Capacity Estimation in System Design

It is about predicting amount of resources your system needs*(servers, storage, bandwidth, etc.)* to handle expected traffic.

Key Concepts

  • Traffic - How many people use your app? How often?
  • Request Types -
    • CPU-bound: Needs lots of processing (ex - video encoding)
    • Memory-bound: Needs fast access to RAM (ex - caching)
    • I/O-bound: Depends on disk or network speed (ex - uploading files)
  • Storage Needs - How much data will be saved? (ex- images, videos, metadata)
  • Bandwidth - How much data goes in and out each second?
  • Peak Load - Plan for sudden spikes in activity.

Key Metrics to Estimate

MetricDescription
DAU (Daily Active Users)Number of unique users per day
QPS (Queries Per Second)Number of requests handled per second
Storage RequirementsData generated and stored per day/month/year
BandwidthData transferred in/out of the system
ConcurrencyNumber of simultaneous users or requests
Response TimeTime taken to respond to a request
Error RatePercentage of failed or erroneous requests

Standard Latency Numbers to Remember

OperationLatency
L1 cache reference0.5 ns
Branch mispredict5 ns
L2 cache reference7 ns
Main memory reference100 ns
SSD random read (4KB)150,000 ns = 150 µs
Read 1MB sequentially from memory250,000 ns = 250 µs
Round trip within same datacenter500,000 ns = 500 µs
Disk seek10,000,000 ns = 10 ms
Read 1 MB sequentially from the network10,000,000 ns = 10 ms
Read 1 MB sequentially from disk30,000,000 ns = 30 ms
Send packet CA → Netherlands → CA150,000,000 ns = 150 ms

Example Estimation

Scenario: You’re building a photo-sharing app

Key Assumptions -

  • DAU = 100,000 users with 20 requests/user
  • Average Upload Size = 3MB
  • Average Read Size = 1MB read
  • Peak QPS → 100,000 * 20 = 2 million requests/day (23 requests/second).
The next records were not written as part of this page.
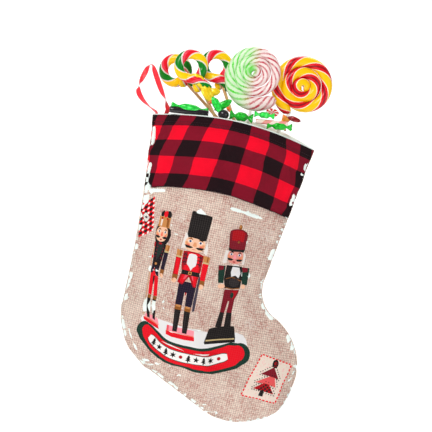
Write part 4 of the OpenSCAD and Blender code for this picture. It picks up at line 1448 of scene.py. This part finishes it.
def wrapped(name, place, length, r, fan, tilt, material):
    """A sweet in film twisted at both ends, its length across; pleated fans at the ends."""
    t = [0, 0.03, 0.08, 0.15, 0.20, 0.25, 0.34, 0.42, 0.5, 0.58, 0.66, 0.75, 0.80, 0.85, 0.92, 0.97, 1]
    half = [fan, fan * 0.95, fan * 0.7, fan * 0.42, 1.3, r * 0.6, r, r * 1.04]
    size = half + [r * 1.02] + half[::-1]
    n, m = len(t), 36
    c, s = math.cos(math.radians(tilt)), math.sin(math.radians(tilt))
    verts = []
    for i in range(n):
        end = min(t[i], 1 - t[i]) < 0.22
        for k in range(m):
            w = 2 * math.pi * k / m
            pleat = 1 + (0.30 * math.cos(7 * w + 5 * t[i]) if end else 0.05 * math.sin(3 * w + 19 * t[i]))
            flat = 0.55 if end else 1.0
            x = (t[i] - 0.5) * length + (0.6 * math.sin(5 * w) if end else 0)
            y = size[i] * pleat * math.cos(w) * flat
            z = size[i] * pleat * math.sin(w)
            verts.append(at_mouth(place, x * c + z * s, y, -x * s + z * c))
    faces, uv = ring_mesh(n - 1, m, lambda ring, step: (ring, 0.5 + 0.5 * math.sin(2 * math.pi * step / m)))
    faces += [tuple(range(m)), tuple(range((n - 1) * m, n * m))[::-1]]
    uv += [(0, 0.5)] * (2 * m)
    return new_piece(name, verts, faces, material, uv)


def film_leaf(name, place, length, width, turn, curl, material):
    """A pointed leaf of film with a raised fold down its middle."""
    verts = []
    rows, columns = 12, 6
    c, s = math.cos(math.radians(turn)), math.sin(math.radians(turn))
    for i in range(rows + 1):
        t = i / rows
        half = width / 2 * (math.sin(math.pi * t) ** 0.7 + 0.04)
        for j in range(columns + 1):
            q = j / 3 - 1
            x, z = (t - 0.5) * length, q * half * (1 + 0.06 * math.sin(9 * t + j))
            y = -curl * (1 - q * q) * math.sin(math.pi * t) + 0.5 * math.cos(11 * t + 2 * j)
            verts.append(at_mouth(place, x * c + z * s, y, -x * s + z * c))
    return thicken(new_piece(name, verts, grid_faces(rows, columns), material), 0.35 * MM)


def ball(name, place, r, stretch, material):
    """A ball stretched across the mouth."""
    rows, m = 14, 28
    verts = []
    for down in math.pi * np.arange(1, rows) / rows:
        for w in 2 * math.pi * np.arange(m) / m:
            verts.append(at_mouth(place, stretch * r * math.sin(down) * math.cos(w),
                                  r * math.sin(down) * math.sin(w), r * math.cos(down)))
    top, low = len(verts), len(verts) + 1
    verts += [at_mouth(place, 0, 0, r), at_mouth(place, 0, 0, -r)]
    faces = ring_mesh(rows - 2, m, lambda ring, step: (0, 0))[0]
    for k in range(m):
        faces.append((top, k, (k + 1) % m))
        faces.append((low, (rows - 2) * m + (k + 1) % m, (rows - 2) * m + k))
    return new_piece(name, verts, faces, material)


def make_lollipops():
    birch = stick_material("birch", hue(226, 178, 122), 0.35)
    paper = stick_material("rolled_paper", hue(244, 240, 232), 0.10)
    pale_centre = leaned(PALE_AT, [(0, 0, 0)])[0]
    own(swirl_pop("pale_pop", PALE_AT, 37.5, 5.4, 5.5, 2.9, 48, 0.5, pale_candy_material(pale_centre), (-4, 3)),
        "pale_pop", "pale_pop_candy")
    own(swirl_pop("gold_pop", GOLD_AT, 40, 6.4, 6.3, 2.45, 0, 0, gold_candy_material(), (-2, -2)),
        "gold_pop", "gold_pop_candy")
    for name, at, radius, rope in (("pale_pop", PALE_AT, 37.5, 5.4), ("gold_pop", GOLD_AT, 40, 6.4)):
        own(pop_stick(name, at, swirl_edge(radius, rope) - 8, 100, paper), name, name + "_stick")
    rope = loop_candy_material()
    for name, at, drop, length, cross, trail in (("left_pop", LEFT_AT, 22, 108, 2.4, 6),
                                                 ("middle_pop", MIDDLE_AT, 32, 88, -1.4, 3),
                                                 ("right_pop", RIGHT_AT, 28, 88, -2.4, 5)):
        own(rope_loop_pop(name, at, drop, rope, cross, trail), name, name + "_candy")
        own(pop_stick(name, at, drop - 8, length, birch), name, name + "_stick")
    # crumpled film tied at the neck of the middle looped pop
    yellow = film_material("yellow_film", hue(255, 214, 20), shade=0.72)
    orange = film_material("neck_orange_film", hue(255, 96, 24), shade=0.72)
    for name, place, length, width, turn, film in (("upper", (50, -51, -12.6), 30, 13, 34, yellow),
                                                   ("lower", (61, -40, -13.4), 27, 13, 48, yellow),
                                                   ("side", (68, -43, -12.2), 17, 10, -16, yellow),
                                                   ("tip", (70, -32, -13), 13, 7, -24, orange)):
        own(film_leaf("middle_pop_film_" + name, place, length, width, turn, 1.8, film), "middle_pop",
            "middle_pop_candy")
    # gathered foil under the gold lollipop
    drop = swirl_edge(40, 6.4)
    profile = [(5.6, 0.2), (4.6, -3), (3.2, -8), (4.4, -12), (6.6, -15), (7.0, -16)]
    m, verts = 40, []
    for r, z in profile:
        for k in range(m):
            w = 2 * math.pi * k / m
            pleat = 1 + 0.16 * math.cos(9 * w + z * 0.2)
            verts.append((r * pleat * math.cos(w), r * pleat * math.sin(w), z - drop - 0.2))
    faces = ring_mesh(len(profile) - 1, m, lambda ring, step: (0, 0))[0]
    foil = new_piece("gold_pop_foil_skirt", leaned(GOLD_AT, verts), faces,
                     film_material("orange_foil", hue(250, 150, 24)))
    own(thicken(foil, 0.4 * MM), "gold_pop", "gold_pop_foil")


def make_wrapped_sweets():
    green = film_material("green_film", hue(14, 196, 36), rough=0.16)
    bright = film_material("bright_green_film", hue(40, 236, 76), rough=0.16)
    # black for the sweets' own dark parts; the long bar set low at the rim also stands in for the shade in the
    # gap there
    dark = gloss("black_sweet_and_rim_shade", 0.2, 0.7, Base_Color=hue(20, 14, 22))[0].material
    orange = film_material("orange_film", hue(255, 110, 10))
    wine = film_material("wine_film", hue(150, 8, 22))
    mint = striped_material("mint_stripes", 7.0, hue(206, 10, 26), hue(246, 232, 226), 0.62)
    pink = striped_material("pink_stripe_candy", 0.055, hue(238, 150, 142), hue(246, 222, 212), 0.5)
    long, bow, stick = ("long_wrapped", "_sweet"), ("foil_bow", "_sweet"), ("candy_stick", "")
    for make, name, place, *shape, film, sweet, slot in (
            # the bar reaches down to the rim: its lower part is a dark thing standing in for shade there, the
            # rest is the sweet's own black
            (candy_bar, "long_dark_bar", (44, -12.8, -20.0), 48, 4, 6, dark, long, "green_wrapper"),
            (wrapped, "long_film", (44, -17, -20.2), 45, 4.4, 3.0, -3, bright, long, "green_wrapper"),
            (film_leaf, "bow_leaf_left", (76, -27, -24), 25, 9.5, 48, 2, bright, bow, "green_wrapper"),
            (film_leaf, "bow_leaf_right", (83, -29, -21.5), 25, 9.5, -42, 2, green, bow, "green_wrapper"),
            (ball, "bow_ball", (86, -18, -23), 6, 1.15, dark, bow, "green_wrapper"),
            (film_leaf, "bow_orange", (91, -25.5, -22), 8, 4.5, 40, 1, orange, bow, "green_wrapper"),
            (wrapped, "green_sweet", (108, -20, -24), 28, 5.2, 5, -4, green, ("green_wrapped", "_sweet"),
             "green_wrapper"),
            (wrapped, "small_sweet", (135, -27.8, -26.8), 24, 3.6, 3.2, -6, bright, ("small_wrapped", "_sweet"),
             "green_wrapper"),
            (mint_disc, "mint_disc", (144, -33.4, -19.8), mint, ("striped_mint", ""), "striped_candy"),
            (candy_bar, "pink_bar", (146, -21, -24), 40, 3, 7, pink, stick, "pink_candy"),
            (wrapped, "stick_film", (156, -18.6, -24.6), 30, 4.2, 3.8, -7, green, stick, "pink_candy"),
            (film_leaf, "wine_leaf", (172, -31.5, -16), 17, 6.5, 6, 1.4, wine, ("red_wrapped", "_sweet"),
             "red_wrapper")):
        own(make(name, place, *shape, film), sweet[0] + "_body", sweet[0] + sweet[1])


def candy_bar(name, place, length, r, rise, material):
    """A round bar lying across the mouth, its toe end raised by rise degrees."""
    c, s = math.cos(math.radians(rise)), math.sin(math.radians(rise))
    t = np.concatenate([[-0.5, -0.49], np.linspace(-0.47, 0.47, 12), [0.49, 0.5]]) * length
    path = [at_mouth(place, v * c, 0, v * s) for v in t]
    size = np.array([0.72, 0.9] + [1.0] * 12 + [0.9, 0.72])
    return swept(name, path, round_section(r * MM, r * MM, 22), material, size)


def mint_disc(name, place, material):
    """Flat round mint with soft edges; its stripes fan out from the middle."""
    profile = [(0.01, 3.5), (4.0, 3.5), (6.4, 3.2), (7.6, 2.2), (8.0, 0.8), (8.0, -0.8), (7.6, -2.2),
               (6.4, -3.2), (4.0, -3.5), (0.01, -3.5)]
    m, verts = 36, []
    for r, y in profile:
        for k in range(m):
            w = 2 * math.pi * k / m
            verts.append(at_mouth(place, r * math.cos(w), -y, 0.62 * r * math.sin(w)))
    faces, uv = ring_mesh(len(profile) - 1, m, lambda ring, step: (step / m, profile[ring][0] * 0.02), True)
    return new_piece(name, verts, faces, material, uv)


add_camera()
add_studio()
make_cloth()
make_ribbon()
make_stitches()
make_lollipops()
make_wrapped_sweets()
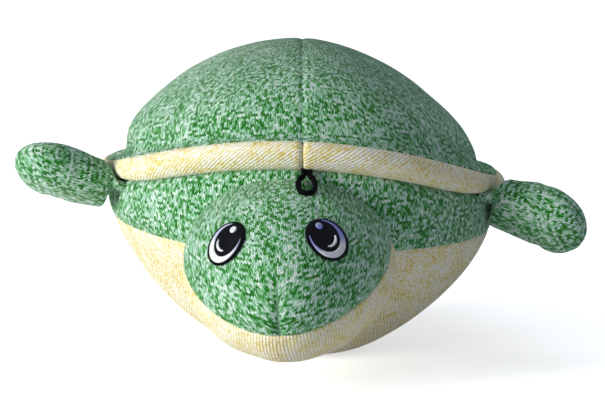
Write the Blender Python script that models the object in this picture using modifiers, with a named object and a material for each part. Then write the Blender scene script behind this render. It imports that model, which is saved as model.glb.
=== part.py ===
# A small plush turtle: knit cloth panels sewn over loose stuffing, with four flippers and
# a tail that flap on their root seams and a cord loop that swings at the front.
# Metres, +Z up. The turtle faces -Y and rests on its belly over the origin.

import math

import bmesh
import bpy
from mathutils import Matrix, Vector

# Cloth, stuffing and the gaps between sewn pieces
CLOTH = 0.0012
SEAM_GAP = 0.0006
FILL_GAP = 0.0003
LOBE_FILL_GAP = 0.0004
SEAT_GAP = 0.0003

# Body, measured over the cloth
BODY_WIDTH = 0.1240
BODY_LENGTH = 0.1200
BODY_HEIGHT = 0.0995
WIDEST_HEIGHT = 0.0480
BELLY_SEAM_DROP = 0.0045
BOWL_POWER = 1.55
REST_SAG = 0.0045
REST_SOFTNESS = 0.0020
REST_FLAT_DEPTH = 0.0005

# Shell: a dome that flares into a brim shelf, and the rolled band round its edge
BAND_RISE = 0.0035
BAND_HEIGHT = 0.0085
BAND_BULGE = 0.0040
BAND_TUCK = 0.0010
SHELF_OVERHANG = 0.0005
SHELF_WIDTH = 0.0095
SHELF_RISE = 0.0030
SHELF_DIP = 0.0012
DOME_POWER = 1.75

# How the soft body sits: the head lifts the band and presses the belly seam down in front,
# and the shell leans and slips to one side and hitches up the belly seam there
ARCH_RISE = 0.0140
SEAM_DIP = 0.0020
SHELL_LEAN = 0.0024
DOME_SHIFT = 0.0017
DOME_SHIFT_HEIGHT = 0.0100
DOME_SHIFT_REACH = 0.0120
BELLY_SHIFT = 0.0009
SIDE_SEAM_RISE = 0.0036
ROOT_PUSH = 0.0022
ROOT_PUSH_SPREAD = math.radians(13)
ROOT_PRESS = 0.0022

# Head, an egg whose back end is lost in the body
HEAD_WIDTH = 0.0635
HEAD_HEIGHT = 0.0520
HEAD_LENGTH = 0.0820
HEAD_SEAT = 0.0080
HEAD_DROP = 0.0114
HEAD_PITCH = math.radians(12)
HEAD_TURN = math.radians(4.5)
HEAD_ROLL = math.radians(2)
SNOUT_TAPER_SHARE = 0.16
MOUTH_RISE = 0.0052
MOUTH_TILT = math.radians(18)
DART_LENGTH = 0.0185
DART_WIDTH = 0.0008
DART_POINT_SHARE = 0.25

# Embroidered eyes: black patch, white crescent, and two highlights
EYE_SIDE_ANGLE = math.radians(38.3)
EYE_OFFSET_ANGLE = math.radians(-1.5)
EYE_RISE_ANGLE = math.radians(38)
EYE_SKEW_ANGLE = math.radians(1.5)
EYE_TILT = math.radians(-15)
EYE_WIDTH = 0.0137
EYE_HEIGHT = 0.0144
OUTLINE_WIDTH = 0.0007
CRESCENT_WIDTH = 0.0023
CRESCENT_START = math.radians(-175)
CRESCENT_END = math.radians(78)
PATCH_THICKNESS = 0.0006
HIGHLIGHT_THICKNESS = 0.0004
HIGHLIGHT_WIDTH = 0.0026
HIGHLIGHT_OUT = -0.0016
HIGHLIGHT_RISE = 0.0041
CURL_WIDTH = 0.0011
CURL_RADIUS = 0.0028
CURL_DROP = 0.0002
CURL_START = math.radians(-125)
CURL_END = math.radians(28)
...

So we can assume that peak QPS can be roughly double ≈ 50

Resource Estimates -

CategoryNotesCalculationEstimate
Daily Requests-100,000 DAU × 20 request~2 million/day
BandwidthMostly reads at 1MB each; uploads ~3MB × 1 upload/user2M × 1MB (reads) + 100K × 3MB (uploads)~2.3 TB/day
ComputeAvg CPU time/request = 100ms then 1 CPU core can do 10 req/s50 QPS / capacity per core(10)~5 CPU cores
Storage GrowthUploads only; 3MB/image → adjusted for compression (retained data)100,000 x 3MB = 300GB. After compression might be 16GB/day~500 GB/month
Write LoadUploads, captions, likes/comments-~20–30% of traffic

Conclusion

Capacity estimation isn’t about perfect numbers it’s about directional accuracy. With a few smart assumptions and standard latency benchmarks, you can design systems that scale gracefully and perform reliably.